Back in the day, you couldn’t hold an open mic without window-washing legend Ray Rill, Sacramento’s very own Dylanesque troubadour in a station wagon, showing up with his battered guitar. Given his turn, Ray would step up to the mic, squint a few times and then launch into his performance, often a hodgepodge of Dylan song fragments tied together with Ray’s personal observations on Jesus and salvation. If you were lucky, you would get to hear Ray’s fractured version of Dylan’s magnum opus “Sad-Eyed Lady of the Lowlands,” which in its optimal expression would far exceed the allotted 15-minute open-mic slot; if the evening’s host was at the bar or in the loo or otherwise not paying attention, you’d get to witness the mounting fury of a room full of frustrated singer-songwriters muttering and whining won’t somebody please stop this guy from chewing up the clock, as Ray blithely wobbled from verse to verse, blissfully unaware of the rising vitriol in the room. Good times.

One regular act at open mics in the 1990s was Grotto. There were two versions of the duo, both featuring Emile Dalkey on guitar and his girlfriend on vocals. The second iteration was the more long-lasting, featuring Tara. But it was the much shorter-lived Grotto edition one, featuring a thin brunette named Molly, that was astonishing. Remember that Woody Allen movie, maybe Annie Hall, where his character sidles up to a young woman in MoMA and asks, “What are you doing later?” and she answers, “committing suicide,” in a flat monotone? Molly’s onstage persona was like that. Most of her lyrics were about dark subjects like hideous death and molested children, as I recall. One song, presumably about a coke whore, went something like “snow-oh-oh-oh quee-ee-een,” to which Emile would respond with Sabbath-y barre chords on guitar; I remember laughing in the back of Café Paris with Kevin Seconds – we were both stone-cold sober and Kevin said something like, “I dunno about you, but I feel like I’m extremely wasted on bad pot right now.” Which was precisely how Grotto’s music made me feel, too.

But the weirdest open-mic performance I ever witnessed was from this guy named Duco, who looked kinda like a Dumpster-diving Sammy Hagar. Usually, he’d roll up to Café Montreal on a skateboard with his ghetto blaster, and when his slot came up, he’d crank the tunes – typically, pointy-headstock guitar shred – over which he would emote such original compositions as “Mixed Vegetables.”

One open-mic night, he didn’t show up. Then, midway through the evening, café owner Dusty Hamilton yanked whatever singer-songwriter was whimpering onstage with an emergency announcement: Duco was on the phone, from the county jail, where he’d been taken after RT cops arrested him for sneaking onto light rail without a ticket; he couldn’t bear to miss even one open-mic performance.
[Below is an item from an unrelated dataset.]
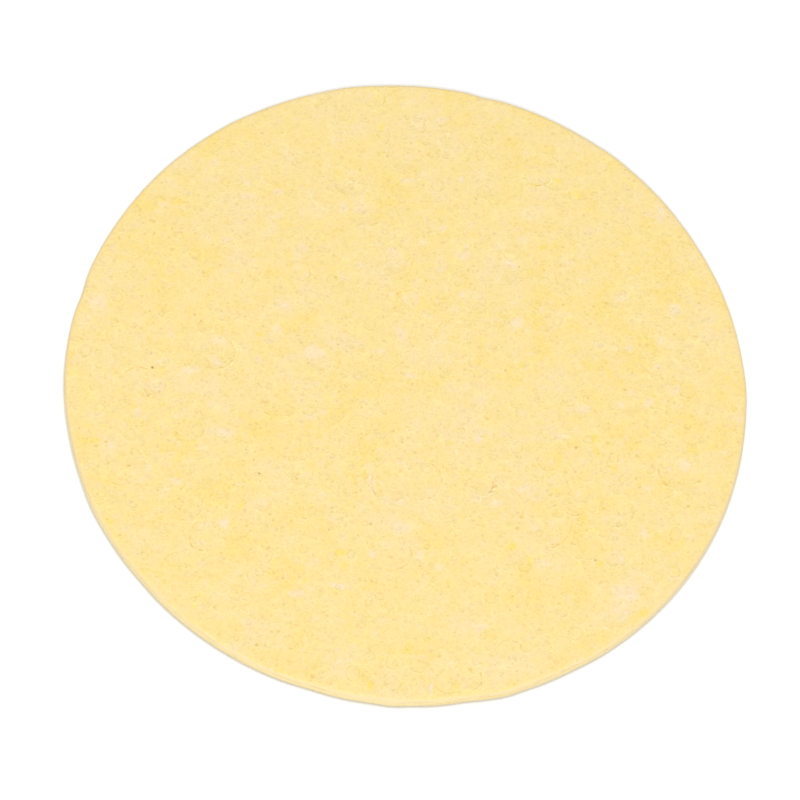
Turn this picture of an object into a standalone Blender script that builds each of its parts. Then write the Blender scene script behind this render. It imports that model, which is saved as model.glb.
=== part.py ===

So Dusty held the phone aloft with the microphone against the earpiece.

What came out was static and gibberish, but the crowd went nuts, laughing at the sheer unbelievable nature of the event. Then his yabba-dabba-doo-esque yowling must have triggered a noise filter in the jail phone system, because the line went dead. He called back to finish the song, though.

Now that’s perseverance, and that’s an entertainer.